La natura morta è raffigurata in un ambiente esterno, seppur privo di sfondo paesaggistico: su un terreno argilloso e brullo poggiano un vaso metallico ad anfora e alcuni ruderi architettonici o massi squadrati dalla mano dell’uomo, tutti nella stessa gamma cromatica del marrone rossastro; in mezzo, una varietà disordinata di piccoli fiori variopinti, pianticelle selvatiche e infestanti, di cui un gran mazzo debordante dal vaso centrale, molti invece sparsi sul terreno, già colti oppure ancora interrati, emergenti dai ruderi e dalle fenditure del terreno. A terra, a sinistra, si notano due pere, isolate; sulla destra svolazzano, leggere, due libellule.

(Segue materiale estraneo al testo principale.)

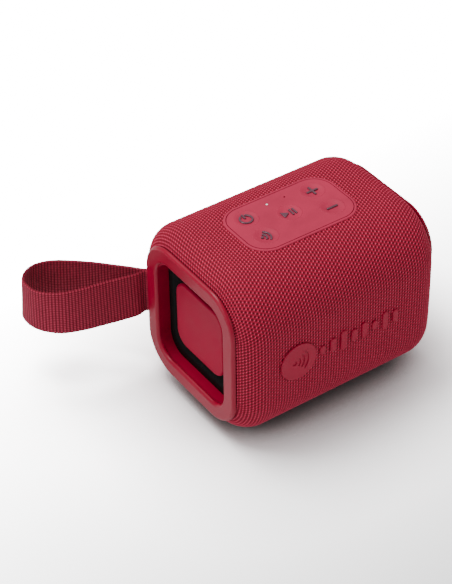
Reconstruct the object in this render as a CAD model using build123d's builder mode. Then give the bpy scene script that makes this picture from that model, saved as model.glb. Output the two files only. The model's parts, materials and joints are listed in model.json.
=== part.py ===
from build123d import *
from math import cos, radians, sin, sqrt, tan
import os

# Portable party speaker: a fabric-wrapped enclosure with a key panel on top, a passive radiator in
# each end, two front drivers and a webbing carry strap.
#
# Millimetres. +Z is up, +X runs along the body away from the strap, and the front faces -Y.
# The origin is the centre of the body's footprint, on the surface that the speaker stands on.

os.makedirs("parts", exist_ok=True)

# ---------------------------------------------------------------- driving dimensions

# Body, measured over the fabric
BODY_LENGTH = 115.0
BODY_DEPTH = 92.0
BODY_HEIGHT = 92.0
FOOT_HEIGHT = 1.5
SIDE_CROWN = 1.4
TOP_CROWN = 1.0
CORNER_RADIUS = 29.0
END_RADIUS = 13.0
MID_HEIGHT = FOOT_HEIGHT + BODY_HEIGHT / 2

# Skins
FABRIC = 1.15
SHELL_INSET = 1.2
SHELL_WALL = 2.4
CAVITY_INSET = SHELL_INSET + SHELL_WALL
GASKET = 0.8

# End frame and its recess: half sizes across Y and Z, from the body's centre line
RING_HALF = (36.6, 38.3)
RING_CORNER = 19.3
RING_BACK = BODY_LENGTH / 2
RING_FACE = RING_BACK + 1.8
RING_EDGE = 1.6
SLEEVE_HALF = (30.4, 32.2)
SLEEVE_CORNER = 5.0
OPENING_HALF = (27.9, 29.6)
OPENING_CORNER = 10.6
RECESS_FLOOR = 51.0
FIT_GAP = 0.2
FRAME_SCREW_AT = (27.0, 28.8)

# Passive radiator
CARRIER_HALF = (31.5, 33.4)
CARRIER_THICKNESS = 2.2
ROLL_OUTER = (24.8, 25.4)
ROLL_INNER = (19.8, 19.6)
ROLL_CORNER = 8.8
ROLL_DEPTH = 3.4
RUBBER = 0.8
PLATE_HALF = (19.6, 19.3)
PLATE_CORNER = 8.2
PLATE_FACE = RECESS_FLOOR + 2.3
PLATE_THICKNESS = 1.5
SKIRT_HALF = (18.8, 18.6)
SKIRT_CORNER = 7.6
SKIRT_WALL = 1.4
WEIGHT_RADIUS = 11.0
WEIGHT_THICKNESS = 5.0

# Key panel
PANEL = (62.6, 38.0)
PANEL_CORNER = 12.0
PANEL_TOP = 94.0
PANEL_RIM = 1.2
PANEL_SEAT = 91.9
OVERLAY = 1.1
POCKET_FLOOR = 91.5
WELL_BODY = (54.0, 29.0)
WELL_BODY_CORNER = 9.0
BOARD_TOP = 88.9
BOARD_THICKNESS = 1.6
KEY_RADIUS = 6.0
KEY_GAP = 0.35
KEY_TOP = PANEL_TOP - 0.25
KEY_BASE = 92.2
KEY_TRAVEL = 0.5
PLUNGER_RADIUS = 1.8
PLUNGER_END = 90.1
DOME = 0.4
GLYPH_RISE = 0.25
KEY_PLACES = {
    "key_power": (-19.5, 8.6),
    "key_pairing": (-19.5, -7.4),
    "key_play": (0.0, 0.8),
    "key_volume_up": (19.3, 8.6),
    "key_volume_down": (19.3, -7.4),
}
LED_PLACE = (-5.0, 12.0)
MIC_PLACE = (5.3, 12.0)
KEY_SCREW_PLACES = [(-24.0, 0.6), (-10.0, -11.5), (10.0, -11.5), (24.0, 0.6)]

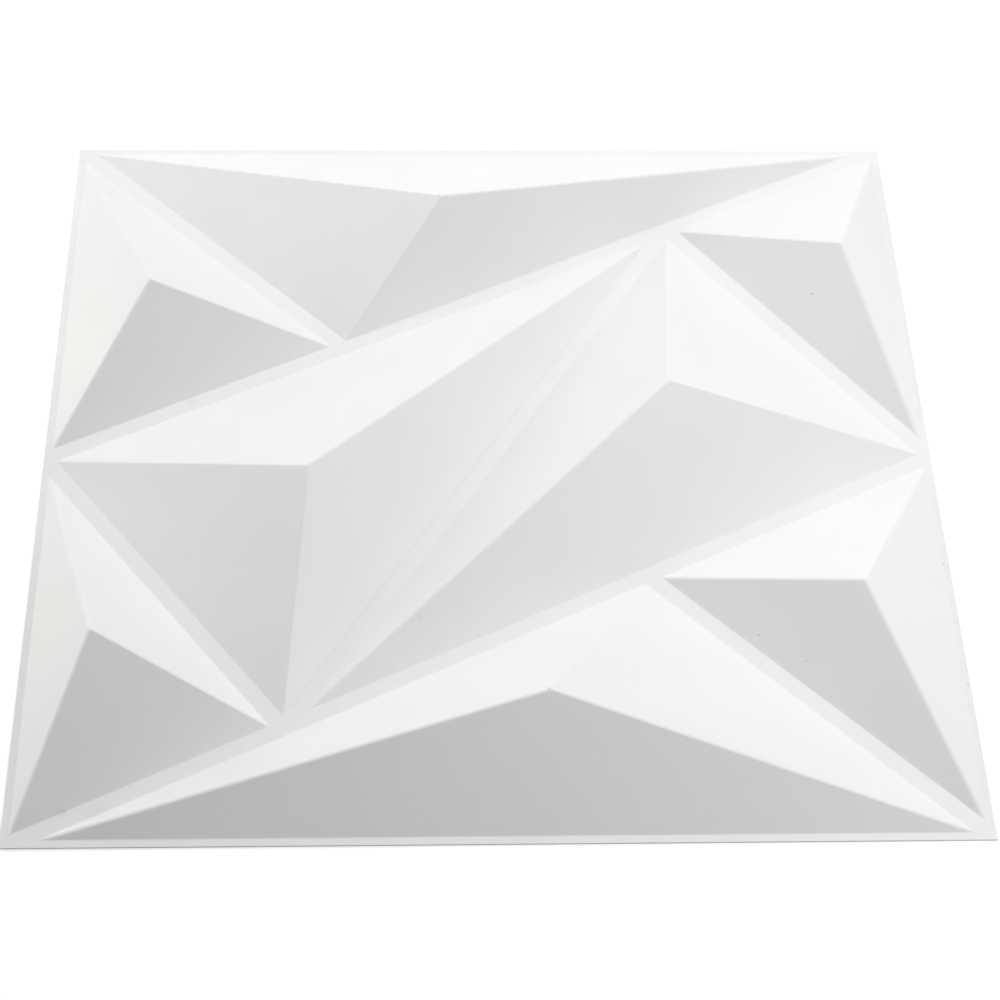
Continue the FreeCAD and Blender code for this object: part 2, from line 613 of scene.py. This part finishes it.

La metà superiore dello sfondo è monocromatico seppur sfumato, di un colore verde-azzurro che richiama un cielo serale, ma completamente privo di elementi naturalistici.
È peculiare proprio il contrasto cromatico netto tra le due parti separate trasversalmente, che crea due sfondi differenti per i colori vivaci dei fiorellini: quello più scuro e solido della terra nella parte inferiore, quello luminoso e sfumato del cielo nella parte superiore.
Il dipinto è stato ritelato, si presenta in condizioni molto buone, con qualche impercettibile traccia di ridipintura; presentato in cornice non coeva.
Dimensioni: 90 x 140 cm
Secondo la perizia di Gianluca Bocchi, questa natura morta, databile alla prima metà del XVIII secolo, appartiene a quell’ampia produzione di tele a soggetto floreale che furono realizzate in quel periodo a Venezia e assegnate alla produzione del Maestro dei fiori guardeschi, ovvero a quella cospicua serie di opere tutte contraddistinte da una delicatezza di tratto, da una leggerezza compositiva e da una apparente asimmetria nella struttura delle parti, attribuita a lungo, ancora nel tardo ‘900, al celebre artista veneziano Francesco Guardi.
Secondo Bocchi in realtà la produzione comprendente l’opera qui proposta fu realizzata anteriormente a quella di Guardi, che cominciò solo intorno al 1750 a trattare tale tema, ma è piuttosto riconducibile alla bottega veneziana facente capo alla famiglia Duramano.
Fondata nell’ultimo quarto del XVII secolo dalla misteriosa Madama Duramano, la bottega raggiunse il suo apice con il figlio Francesco, specializzandosi nella produzione e nel commercio di quadri a soggetto floreale. Come ricorda anche Bocchi nella sua perizia, emblematica è la descrizione che ne fa Guarienti alla metà del secolo, lodandone il virtuosismo pittorico e la fortuna sul mercato internazionale, essendo molto richiesti da importanti collezionisti internazionali.
Il nostro dipinto presenta caratteristiche stilistiche pienamente riconoscibili e peculiari della produzione di Francesco, caratterizzata da freschezza cromatica, luminismo scenico e virtuosismo tipico del gusto rococò. La scenografia impiegata è tipicamente veneziana, con rocce squadrate infestate da piante e fiori selvatici e sulle quali si trovano piatti e vasi metallici con composizioni floreali. Lo sfondo è neutro, realizzato a risparmio e per questo caratterizzato da una tonalità grigio-azzurra con marezzature rossastre.
Tali composizioni scenografiche venivano realizzate spesso per essere inserite in boiserie o in cornici murali, come elementi decorativi ariosi e luminosi nel più tipico stile rococò. Spesso in queste composizioni erano presenti anche animali, presenti anche nel nostro dipinto nella forma di due vezzose libellule.
-G Bocchi, I pittori di fiori a Venezia nella prima metà del Settecento. Il ruolo dominante di Francesco Duramano, in Francesco Guardi nella terra degli avi. Dipinti di figura e capricci floreali , Trento, Castello del Buonconsiglio, 6 ottobre 2012 – 6 gennaio 2013, Trento 2012.